## INFORMATION PROVIDED
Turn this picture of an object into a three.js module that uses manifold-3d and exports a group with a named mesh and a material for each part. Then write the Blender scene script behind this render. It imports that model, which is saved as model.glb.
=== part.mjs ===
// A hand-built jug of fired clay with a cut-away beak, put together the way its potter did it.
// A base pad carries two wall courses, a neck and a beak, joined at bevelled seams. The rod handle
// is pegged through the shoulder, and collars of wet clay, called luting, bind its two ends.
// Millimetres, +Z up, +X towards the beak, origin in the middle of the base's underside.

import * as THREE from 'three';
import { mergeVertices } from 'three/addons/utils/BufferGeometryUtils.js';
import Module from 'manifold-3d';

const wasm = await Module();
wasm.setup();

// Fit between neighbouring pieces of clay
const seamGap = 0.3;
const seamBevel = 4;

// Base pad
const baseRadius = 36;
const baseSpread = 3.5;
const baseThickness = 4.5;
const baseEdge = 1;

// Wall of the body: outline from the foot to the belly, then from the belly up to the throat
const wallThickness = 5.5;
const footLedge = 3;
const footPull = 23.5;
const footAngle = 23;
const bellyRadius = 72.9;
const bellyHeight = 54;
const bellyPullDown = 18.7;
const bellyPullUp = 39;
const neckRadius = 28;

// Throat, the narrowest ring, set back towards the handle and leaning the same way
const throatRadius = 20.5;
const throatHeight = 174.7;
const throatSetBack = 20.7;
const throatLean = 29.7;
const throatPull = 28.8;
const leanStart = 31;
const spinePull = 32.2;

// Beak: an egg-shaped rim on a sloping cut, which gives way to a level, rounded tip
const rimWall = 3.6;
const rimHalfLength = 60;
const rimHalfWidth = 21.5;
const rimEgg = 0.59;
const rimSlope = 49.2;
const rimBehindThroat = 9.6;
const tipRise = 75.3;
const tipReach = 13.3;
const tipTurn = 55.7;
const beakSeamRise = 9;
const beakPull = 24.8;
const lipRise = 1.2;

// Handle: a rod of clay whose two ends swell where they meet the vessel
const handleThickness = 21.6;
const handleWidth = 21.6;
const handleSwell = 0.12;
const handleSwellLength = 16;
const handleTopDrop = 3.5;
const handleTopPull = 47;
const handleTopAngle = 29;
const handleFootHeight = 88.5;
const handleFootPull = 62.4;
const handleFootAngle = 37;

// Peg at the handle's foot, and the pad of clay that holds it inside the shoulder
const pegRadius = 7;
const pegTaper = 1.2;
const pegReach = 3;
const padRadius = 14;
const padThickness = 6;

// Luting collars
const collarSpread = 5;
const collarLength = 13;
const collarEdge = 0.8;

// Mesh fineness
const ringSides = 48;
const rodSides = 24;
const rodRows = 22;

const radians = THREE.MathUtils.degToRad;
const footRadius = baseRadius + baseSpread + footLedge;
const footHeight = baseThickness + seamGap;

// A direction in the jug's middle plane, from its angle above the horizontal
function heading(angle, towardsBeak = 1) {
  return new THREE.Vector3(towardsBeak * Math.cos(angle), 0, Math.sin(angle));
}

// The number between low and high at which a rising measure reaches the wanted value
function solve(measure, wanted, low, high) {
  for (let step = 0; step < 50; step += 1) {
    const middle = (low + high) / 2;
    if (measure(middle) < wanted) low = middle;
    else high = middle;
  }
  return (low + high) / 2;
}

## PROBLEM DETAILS
Restate the listing in full, word for word.

## FINISHED TASK
Turn this picture of an object into a three.js module that uses manifold-3d and exports a group with a named mesh and a material for each part. Then write the Blender scene script behind this render. It imports that model, which is saved as model.glb.
=== part.mjs ===
// A hand-built jug of fired clay with a cut-away beak, put together the way its potter did it.
// A base pad carries two wall courses, a neck and a beak, joined at bevelled seams. The rod handle
// is pegged through the shoulder, and collars of wet clay, called luting, bind its two ends.
// Millimetres, +Z up, +X towards the beak, origin in the middle of the base's underside.

import * as THREE from 'three';
import { mergeVertices } from 'three/addons/utils/BufferGeometryUtils.js';
import Module from 'manifold-3d';

const wasm = await Module();
wasm.setup();

// Fit between neighbouring pieces of clay
const seamGap = 0.3;
const seamBevel = 4;

// Base pad
const baseRadius = 36;
const baseSpread = 3.5;
const baseThickness = 4.5;
const baseEdge = 1;

// Wall of the body: outline from the foot to the belly, then from the belly up to the throat
const wallThickness = 5.5;
const footLedge = 3;
const footPull = 23.5;
const footAngle = 23;
const bellyRadius = 72.9;
const bellyHeight = 54;
const bellyPullDown = 18.7;
const bellyPullUp = 39;
const neckRadius = 28;

// Throat, the narrowest ring, set back towards the handle and leaning the same way
const throatRadius = 20.5;
const throatHeight = 174.7;
const throatSetBack = 20.7;
const throatLean = 29.7;
const throatPull = 28.8;
const leanStart = 31;
const spinePull = 32.2;

// Beak: an egg-shaped rim on a sloping cut, which gives way to a level, rounded tip
const rimWall = 3.6;
const rimHalfLength = 60;
const rimHalfWidth = 21.5;
const rimEgg = 0.59;
const rimSlope = 49.2;
const rimBehindThroat = 9.6;
const tipRise = 75.3;
const tipReach = 13.3;
const tipTurn = 55.7;
const beakSeamRise = 9;
const beakPull = 24.8;
const lipRise = 1.2;

// Handle: a rod of clay whose two ends swell where they meet the vessel
const handleThickness = 21.6;
const handleWidth = 21.6;
const handleSwell = 0.12;
const handleSwellLength = 16;
const handleTopDrop = 3.5;
const handleTopPull = 47;
const handleTopAngle = 29;
const handleFootHeight = 88.5;
const handleFootPull = 62.4;
const handleFootAngle = 37;

// Peg at the handle's foot, and the pad of clay that holds it inside the shoulder
const pegRadius = 7;
const pegTaper = 1.2;
const pegReach = 3;
const padRadius = 14;
const padThickness = 6;

// Luting collars
const collarSpread = 5;
const collarLength = 13;
const collarEdge = 0.8;

// Mesh fineness
const ringSides = 48;
const rodSides = 24;
const rodRows = 22;

const radians = THREE.MathUtils.degToRad;
const footRadius = baseRadius + baseSpread + footLedge;
const footHeight = baseThickness + seamGap;

// A direction in the jug's middle plane, from its angle above the horizontal
function heading(angle, towardsBeak = 1) {
  return new THREE.Vector3(towardsBeak * Math.cos(angle), 0, Math.sin(angle));
}

// The number between low and high at which a rising measure reaches the wanted value
function solve(measure, wanted, low, high) {
  for (let step = 0; step < 50; step += 1) {
    const middle = (low + high) / 2;
    if (measure(middle) < wanted) low = middle;
    else high = middle;
  }
  return (low + high) / 2;
}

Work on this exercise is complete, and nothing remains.